• [Available data]:
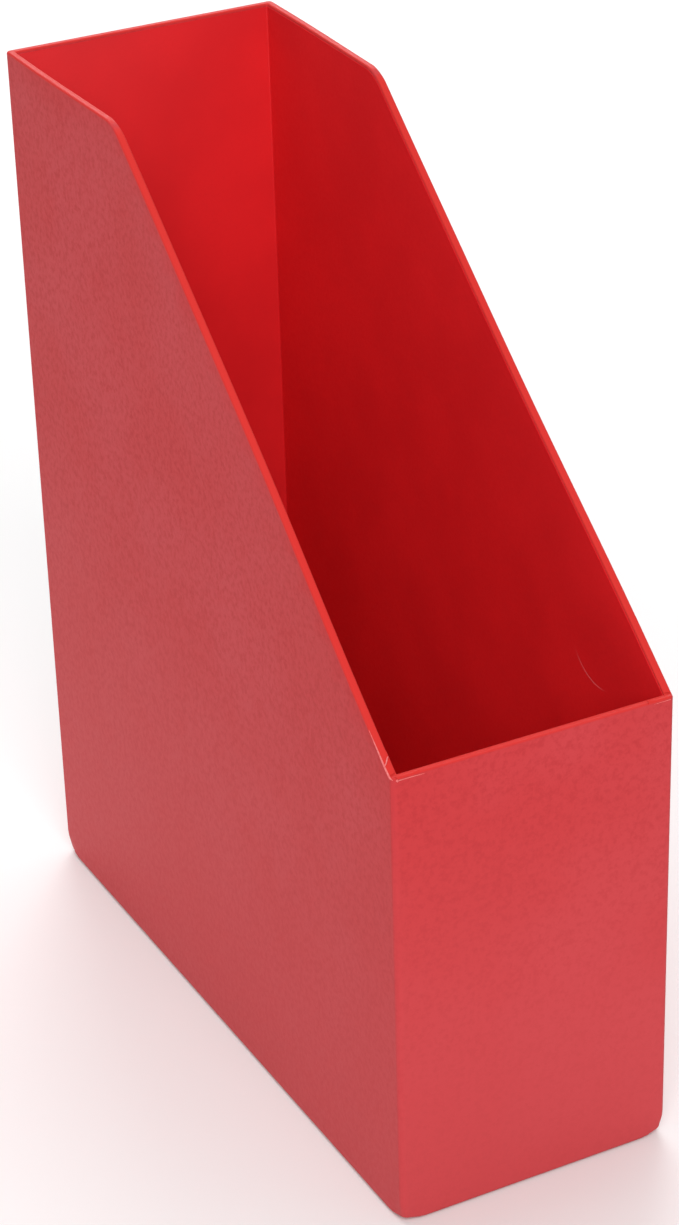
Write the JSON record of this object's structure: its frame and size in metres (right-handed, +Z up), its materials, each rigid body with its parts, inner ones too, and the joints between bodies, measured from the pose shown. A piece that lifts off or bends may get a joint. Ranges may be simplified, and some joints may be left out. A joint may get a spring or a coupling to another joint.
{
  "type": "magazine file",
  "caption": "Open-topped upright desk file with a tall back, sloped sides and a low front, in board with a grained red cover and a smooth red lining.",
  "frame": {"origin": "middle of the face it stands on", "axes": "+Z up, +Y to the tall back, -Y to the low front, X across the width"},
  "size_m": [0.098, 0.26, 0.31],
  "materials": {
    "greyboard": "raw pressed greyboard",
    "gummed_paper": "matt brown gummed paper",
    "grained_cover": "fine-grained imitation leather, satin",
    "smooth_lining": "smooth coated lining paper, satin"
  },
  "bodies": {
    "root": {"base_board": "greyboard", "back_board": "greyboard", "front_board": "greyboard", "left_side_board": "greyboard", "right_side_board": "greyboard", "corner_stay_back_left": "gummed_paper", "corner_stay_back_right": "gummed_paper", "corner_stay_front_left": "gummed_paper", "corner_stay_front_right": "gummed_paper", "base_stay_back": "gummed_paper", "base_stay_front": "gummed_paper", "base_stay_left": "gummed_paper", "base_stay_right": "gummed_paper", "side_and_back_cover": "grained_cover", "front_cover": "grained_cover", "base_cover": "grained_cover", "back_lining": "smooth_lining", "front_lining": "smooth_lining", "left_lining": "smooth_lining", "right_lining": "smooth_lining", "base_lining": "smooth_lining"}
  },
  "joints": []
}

• [Directive]: Print the material once more, exactly.

• [Result below]:
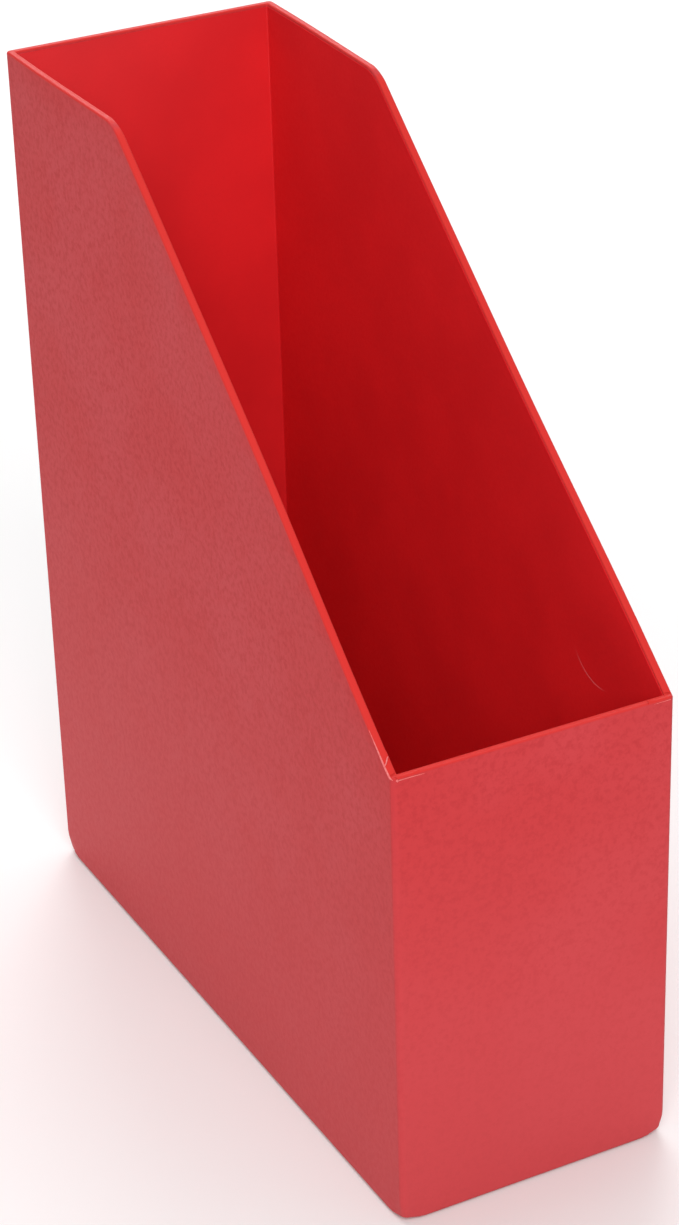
Write the JSON record of this object's structure: its frame and size in metres (right-handed, +Z up), its materials, each rigid body with its parts, inner ones too, and the joints between bodies, measured from the pose shown. A piece that lifts off or bends may get a joint. Ranges may be simplified, and some joints may be left out. A joint may get a spring or a coupling to another joint.
{
  "type": "magazine file",
  "caption": "Open-topped upright desk file with a tall back, sloped sides and a low front, in board with a grained red cover and a smooth red lining.",
  "frame": {"origin": "middle of the face it stands on", "axes": "+Z up, +Y to the tall back, -Y to the low front, X across the width"},
  "size_m": [0.098, 0.26, 0.31],
  "materials": {
    "greyboard": "raw pressed greyboard",
    "gummed_paper": "matt brown gummed paper",
    "grained_cover": "fine-grained imitation leather, satin",
    "smooth_lining": "smooth coated lining paper, satin"
  },
  "bodies": {
    "root": {"base_board": "greyboard", "back_board": "greyboard", "front_board": "greyboard", "left_side_board": "greyboard", "right_side_board": "greyboard", "corner_stay_back_left": "gummed_paper", "corner_stay_back_right": "gummed_paper", "corner_stay_front_left": "gummed_paper", "corner_stay_front_right": "gummed_paper", "base_stay_back": "gummed_paper", "base_stay_front": "gummed_paper", "base_stay_left": "gummed_paper", "base_stay_right": "gummed_paper", "side_and_back_cover": "grained_cover", "front_cover": "grained_cover", "base_cover": "grained_cover", "back_lining": "smooth_lining", "front_lining": "smooth_lining", "left_lining": "smooth_lining", "right_lining": "smooth_lining", "base_lining": "smooth_lining"}
  },
  "joints": []
}